Sceny pościgów z wykorzystaniem latających samochodów, unoszących się nad ziemią motocykli czy kierowanych przez mózg kierowcy jednokołowych pojazdów rozpalają wyobraźnię. Któż po wyjściu z kina nie marzył o posiadaniu takich wspaniałych maszyn, choć wiadomo, że to nie może się zdarzyć w rzeczywistości.
Ale inżynierowie pracują, a postęp technologiczny pozwala przynajmniej część tych fikcyjnych pojazdów ujrzeć w prawdziwym świecie. A nawet – przy odpowiedniej zasobności portfela – mieć je na własność.
Nie tak dawno, bo w 2012 roku, na ekrany kin wszedł „Lockout". Zawiązaniem akcji filmu, rozgrywającego się w 2079 roku, jest ucieczka jednego z bohaterów ulicami miasta.
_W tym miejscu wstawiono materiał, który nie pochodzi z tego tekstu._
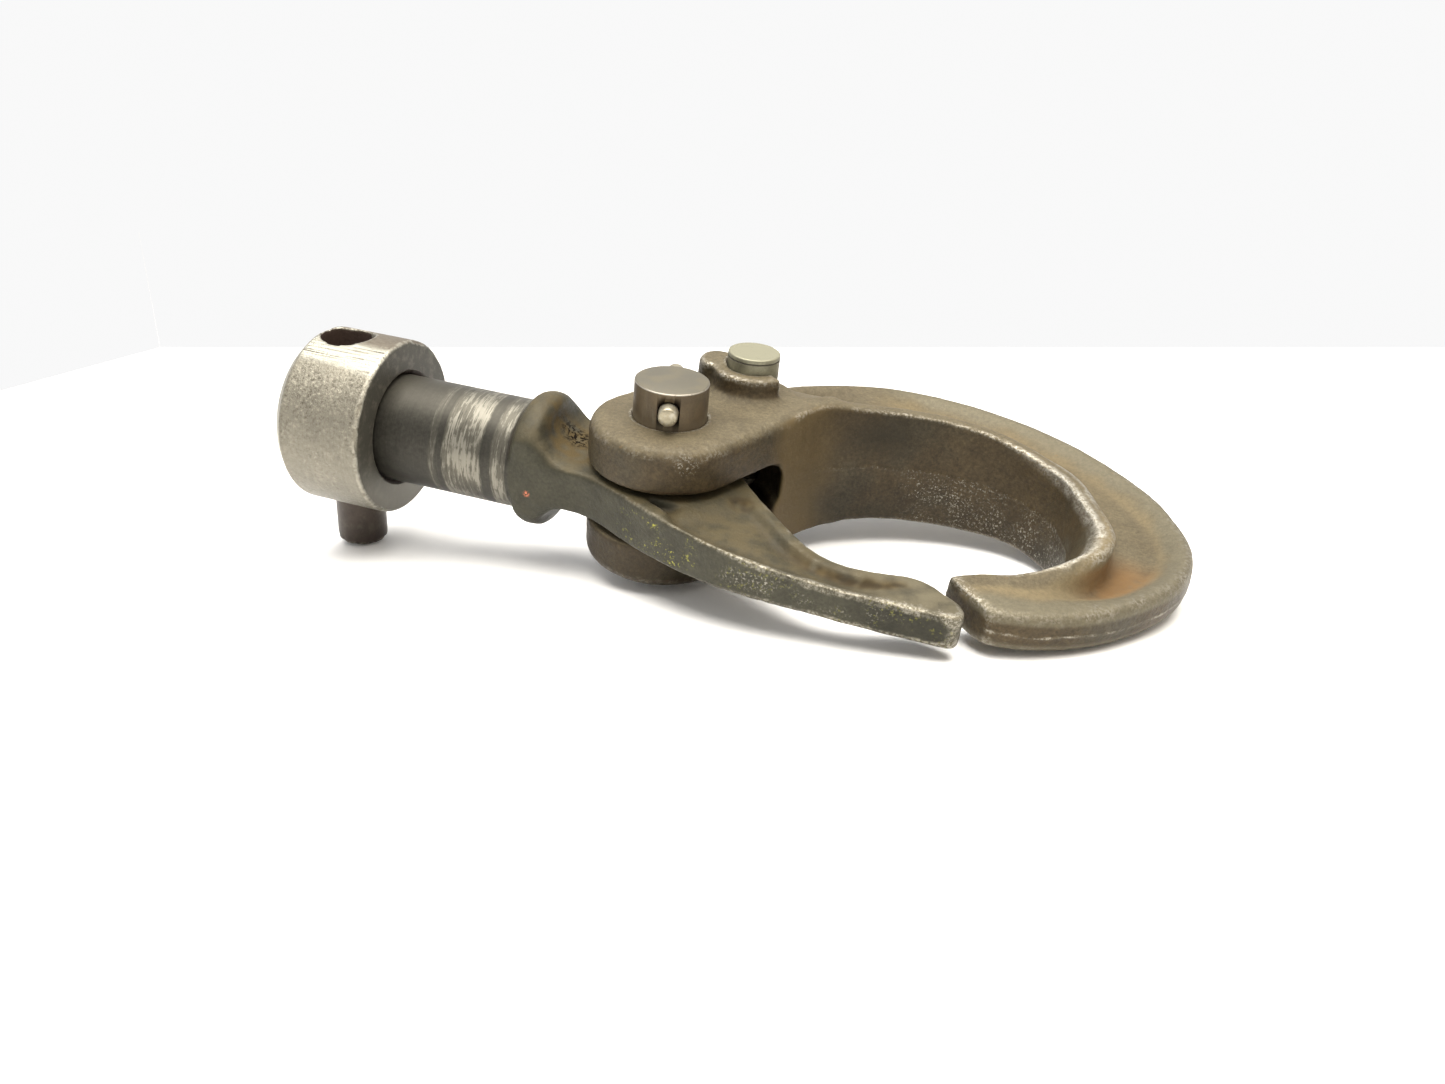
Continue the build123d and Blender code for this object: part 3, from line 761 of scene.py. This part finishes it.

W pewnym momencie wskakuje on na jednokołowy, niezwykle zwinny i szybki motocykl.
Być może w 2079 roku takie pojazdy będą rzeczywiście szybkie. Na razie firma Honda pracuje nad podobnym wehikułem UNI-CUB. Jednoosobowy pojazd, który wyglądem przypomina futurystyczny stołek, może się poruszać w tempie maszerującego piechura – z prędkością 6 km/h. Pojazd ma wbudowany system utrzymujący go w pionie, a system sterowania kołami pozwala na poruszanie się w każdym kierunku.
Od połowy 2012 roku UNI-CUB był testowany w muzeum Miraikan w Tokio. Po półtora roku prób, pod koniec 2013 roku, zaprezentowana została nowa generacja UNI-CUB Beta. Nowy pojazd jest niższy, lżejszy i łatwiejszy w obsłudze. Baterie litowo-jonowe pozwalają na nieprzerwaną pracę z maksymalną prędkością przez półtorej godziny.